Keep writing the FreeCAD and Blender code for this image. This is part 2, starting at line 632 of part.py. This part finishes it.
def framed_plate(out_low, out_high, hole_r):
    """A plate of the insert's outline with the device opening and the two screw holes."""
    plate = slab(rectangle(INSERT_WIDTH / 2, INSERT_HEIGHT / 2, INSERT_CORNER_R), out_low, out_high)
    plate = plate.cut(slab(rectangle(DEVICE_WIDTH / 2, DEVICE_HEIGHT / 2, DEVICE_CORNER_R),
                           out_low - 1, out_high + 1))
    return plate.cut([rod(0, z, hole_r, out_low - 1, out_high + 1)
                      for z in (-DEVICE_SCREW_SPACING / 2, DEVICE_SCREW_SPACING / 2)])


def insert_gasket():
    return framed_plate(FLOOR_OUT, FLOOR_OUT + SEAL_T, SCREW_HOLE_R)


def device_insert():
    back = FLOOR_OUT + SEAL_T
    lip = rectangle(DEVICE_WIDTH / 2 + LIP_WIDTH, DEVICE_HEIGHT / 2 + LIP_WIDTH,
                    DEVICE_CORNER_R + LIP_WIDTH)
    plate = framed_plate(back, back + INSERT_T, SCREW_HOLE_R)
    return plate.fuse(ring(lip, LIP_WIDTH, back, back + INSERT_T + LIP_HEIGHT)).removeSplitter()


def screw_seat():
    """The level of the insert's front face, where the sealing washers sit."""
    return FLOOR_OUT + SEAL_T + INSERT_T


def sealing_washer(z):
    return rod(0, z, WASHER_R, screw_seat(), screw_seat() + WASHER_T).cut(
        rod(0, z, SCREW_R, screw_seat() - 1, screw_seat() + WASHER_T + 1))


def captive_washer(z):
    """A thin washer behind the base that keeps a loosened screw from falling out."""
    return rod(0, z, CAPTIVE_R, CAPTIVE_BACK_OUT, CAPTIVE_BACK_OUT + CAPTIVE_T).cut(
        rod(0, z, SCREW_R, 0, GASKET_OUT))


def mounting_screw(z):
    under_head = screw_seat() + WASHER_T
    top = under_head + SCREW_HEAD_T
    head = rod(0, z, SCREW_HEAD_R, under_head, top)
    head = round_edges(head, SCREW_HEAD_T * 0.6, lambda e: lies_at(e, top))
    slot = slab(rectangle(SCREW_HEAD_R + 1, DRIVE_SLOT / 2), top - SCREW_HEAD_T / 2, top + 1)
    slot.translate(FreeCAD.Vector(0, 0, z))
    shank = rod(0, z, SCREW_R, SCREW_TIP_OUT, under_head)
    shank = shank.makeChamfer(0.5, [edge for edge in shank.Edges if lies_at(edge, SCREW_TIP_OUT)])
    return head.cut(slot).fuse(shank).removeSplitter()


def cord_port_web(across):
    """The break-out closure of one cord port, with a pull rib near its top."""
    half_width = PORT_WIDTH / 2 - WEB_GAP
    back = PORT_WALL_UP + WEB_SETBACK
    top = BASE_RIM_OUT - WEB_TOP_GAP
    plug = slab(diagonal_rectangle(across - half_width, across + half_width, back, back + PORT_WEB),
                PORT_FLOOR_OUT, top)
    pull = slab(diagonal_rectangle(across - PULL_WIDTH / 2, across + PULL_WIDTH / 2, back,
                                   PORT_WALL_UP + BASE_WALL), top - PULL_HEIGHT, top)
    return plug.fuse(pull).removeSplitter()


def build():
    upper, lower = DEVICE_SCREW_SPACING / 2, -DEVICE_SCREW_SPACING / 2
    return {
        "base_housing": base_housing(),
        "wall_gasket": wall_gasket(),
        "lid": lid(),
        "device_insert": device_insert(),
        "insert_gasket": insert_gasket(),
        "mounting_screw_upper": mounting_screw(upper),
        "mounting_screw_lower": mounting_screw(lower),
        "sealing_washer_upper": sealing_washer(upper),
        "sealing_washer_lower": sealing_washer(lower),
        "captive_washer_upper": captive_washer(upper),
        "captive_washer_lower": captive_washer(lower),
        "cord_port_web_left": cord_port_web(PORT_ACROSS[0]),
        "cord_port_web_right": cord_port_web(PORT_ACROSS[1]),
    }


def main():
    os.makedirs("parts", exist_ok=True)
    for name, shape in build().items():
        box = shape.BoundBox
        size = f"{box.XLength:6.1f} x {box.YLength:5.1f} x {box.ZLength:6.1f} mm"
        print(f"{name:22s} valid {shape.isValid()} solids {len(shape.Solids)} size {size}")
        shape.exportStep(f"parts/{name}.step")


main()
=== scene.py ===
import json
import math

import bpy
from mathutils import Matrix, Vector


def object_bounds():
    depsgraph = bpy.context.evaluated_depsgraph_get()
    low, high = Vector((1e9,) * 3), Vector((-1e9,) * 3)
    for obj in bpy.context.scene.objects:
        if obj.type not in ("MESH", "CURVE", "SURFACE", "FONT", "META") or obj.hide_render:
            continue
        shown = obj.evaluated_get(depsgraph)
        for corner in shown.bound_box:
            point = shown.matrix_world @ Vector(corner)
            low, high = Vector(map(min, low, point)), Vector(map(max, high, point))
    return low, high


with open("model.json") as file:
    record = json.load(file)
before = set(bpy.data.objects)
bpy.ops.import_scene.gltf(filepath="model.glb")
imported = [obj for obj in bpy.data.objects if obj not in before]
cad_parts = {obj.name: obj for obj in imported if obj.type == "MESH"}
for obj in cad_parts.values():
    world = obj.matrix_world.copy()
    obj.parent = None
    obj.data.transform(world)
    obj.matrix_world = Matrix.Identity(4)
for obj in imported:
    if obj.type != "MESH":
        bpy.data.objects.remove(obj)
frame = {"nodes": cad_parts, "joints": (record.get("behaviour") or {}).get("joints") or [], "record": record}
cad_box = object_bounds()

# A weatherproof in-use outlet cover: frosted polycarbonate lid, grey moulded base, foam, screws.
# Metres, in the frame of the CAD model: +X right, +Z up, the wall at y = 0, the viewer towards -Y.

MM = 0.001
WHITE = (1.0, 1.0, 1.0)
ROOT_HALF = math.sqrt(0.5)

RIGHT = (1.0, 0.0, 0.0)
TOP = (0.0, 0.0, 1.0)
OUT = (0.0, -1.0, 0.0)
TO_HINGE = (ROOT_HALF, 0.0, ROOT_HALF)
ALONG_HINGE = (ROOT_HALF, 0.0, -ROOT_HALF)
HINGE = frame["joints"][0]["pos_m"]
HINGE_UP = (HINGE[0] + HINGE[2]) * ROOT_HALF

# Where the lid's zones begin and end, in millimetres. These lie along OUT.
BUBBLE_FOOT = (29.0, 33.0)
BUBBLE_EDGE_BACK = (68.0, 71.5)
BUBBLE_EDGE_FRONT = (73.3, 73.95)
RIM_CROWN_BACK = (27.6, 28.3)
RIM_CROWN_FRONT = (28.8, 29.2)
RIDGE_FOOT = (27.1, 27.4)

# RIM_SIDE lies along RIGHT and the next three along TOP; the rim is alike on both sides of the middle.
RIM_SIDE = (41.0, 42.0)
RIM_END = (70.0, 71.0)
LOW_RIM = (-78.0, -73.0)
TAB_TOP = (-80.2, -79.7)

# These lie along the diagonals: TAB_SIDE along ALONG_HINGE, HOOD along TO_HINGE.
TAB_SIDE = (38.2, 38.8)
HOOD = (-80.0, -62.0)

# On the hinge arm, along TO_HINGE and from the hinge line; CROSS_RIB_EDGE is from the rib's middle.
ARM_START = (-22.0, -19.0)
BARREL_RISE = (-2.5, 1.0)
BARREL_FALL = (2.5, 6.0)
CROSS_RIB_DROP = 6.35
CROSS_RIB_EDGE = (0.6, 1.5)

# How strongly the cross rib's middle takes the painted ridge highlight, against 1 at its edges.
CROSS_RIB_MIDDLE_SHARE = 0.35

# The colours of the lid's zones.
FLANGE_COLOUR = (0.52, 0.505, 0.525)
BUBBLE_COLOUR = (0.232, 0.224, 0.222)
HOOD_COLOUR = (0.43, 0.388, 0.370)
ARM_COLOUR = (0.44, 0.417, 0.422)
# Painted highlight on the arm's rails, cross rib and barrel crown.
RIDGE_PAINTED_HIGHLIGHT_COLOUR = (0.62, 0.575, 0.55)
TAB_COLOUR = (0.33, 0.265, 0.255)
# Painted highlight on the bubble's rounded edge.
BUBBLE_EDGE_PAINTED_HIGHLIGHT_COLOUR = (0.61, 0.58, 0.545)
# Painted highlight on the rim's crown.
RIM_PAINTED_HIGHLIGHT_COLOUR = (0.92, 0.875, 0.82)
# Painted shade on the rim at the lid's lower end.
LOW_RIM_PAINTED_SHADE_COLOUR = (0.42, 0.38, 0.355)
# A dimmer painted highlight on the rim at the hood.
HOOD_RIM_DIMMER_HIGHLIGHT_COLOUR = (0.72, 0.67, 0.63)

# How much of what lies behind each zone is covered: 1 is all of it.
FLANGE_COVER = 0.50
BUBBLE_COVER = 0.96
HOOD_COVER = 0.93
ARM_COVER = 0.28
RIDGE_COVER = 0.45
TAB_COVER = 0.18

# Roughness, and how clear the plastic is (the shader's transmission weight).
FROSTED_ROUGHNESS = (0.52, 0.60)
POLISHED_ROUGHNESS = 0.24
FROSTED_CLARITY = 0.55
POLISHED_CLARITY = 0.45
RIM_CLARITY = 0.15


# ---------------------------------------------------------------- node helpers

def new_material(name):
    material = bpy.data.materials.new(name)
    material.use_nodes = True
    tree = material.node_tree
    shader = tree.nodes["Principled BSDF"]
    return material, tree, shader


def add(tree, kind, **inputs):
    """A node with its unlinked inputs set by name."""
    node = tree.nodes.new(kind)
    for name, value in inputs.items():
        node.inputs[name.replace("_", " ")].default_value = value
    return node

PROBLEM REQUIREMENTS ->
Within the material above, extract exactly the lines that start at the line containing "for name, shape" and stop after the line containing "HINGE_UP = (HINGE[0] + HINGE[2]) * ROOT_HALF", and only those.

THE OUTPUT ->
    for name, shape in build().items():
        box = shape.BoundBox
        size = f"{box.XLength:6.1f} x {box.YLength:5.1f} x {box.ZLength:6.1f} mm"
        print(f"{name:22s} valid {shape.isValid()} solids {len(shape.Solids)} size {size}")
        shape.exportStep(f"parts/{name}.step")


main()
=== scene.py ===
import json
import math

import bpy
from mathutils import Matrix, Vector


def object_bounds():
    depsgraph = bpy.context.evaluated_depsgraph_get()
    low, high = Vector((1e9,) * 3), Vector((-1e9,) * 3)
    for obj in bpy.context.scene.objects:
        if obj.type not in ("MESH", "CURVE", "SURFACE", "FONT", "META") or obj.hide_render:
            continue
        shown = obj.evaluated_get(depsgraph)
        for corner in shown.bound_box:
            point = shown.matrix_world @ Vector(corner)
            low, high = Vector(map(min, low, point)), Vector(map(max, high, point))
    return low, high


with open("model.json") as file:
    record = json.load(file)
before = set(bpy.data.objects)
bpy.ops.import_scene.gltf(filepath="model.glb")
imported = [obj for obj in bpy.data.objects if obj not in before]
cad_parts = {obj.name: obj for obj in imported if obj.type == "MESH"}
for obj in cad_parts.values():
    world = obj.matrix_world.copy()
    obj.parent = None
    obj.data.transform(world)
    obj.matrix_world = Matrix.Identity(4)
for obj in imported:
    if obj.type != "MESH":
        bpy.data.objects.remove(obj)
frame = {"nodes": cad_parts, "joints": (record.get("behaviour") or {}).get("joints") or [], "record": record}
cad_box = object_bounds()

# A weatherproof in-use outlet cover: frosted polycarbonate lid, grey moulded base, foam, screws.
# Metres, in the frame of the CAD model: +X right, +Z up, the wall at y = 0, the viewer towards -Y.

MM = 0.001
WHITE = (1.0, 1.0, 1.0)
ROOT_HALF = math.sqrt(0.5)

RIGHT = (1.0, 0.0, 0.0)
TOP = (0.0, 0.0, 1.0)
OUT = (0.0, -1.0, 0.0)
TO_HINGE = (ROOT_HALF, 0.0, ROOT_HALF)
ALONG_HINGE = (ROOT_HALF, 0.0, -ROOT_HALF)
HINGE = frame["joints"][0]["pos_m"]
HINGE_UP = (HINGE[0] + HINGE[2]) * ROOT_HALF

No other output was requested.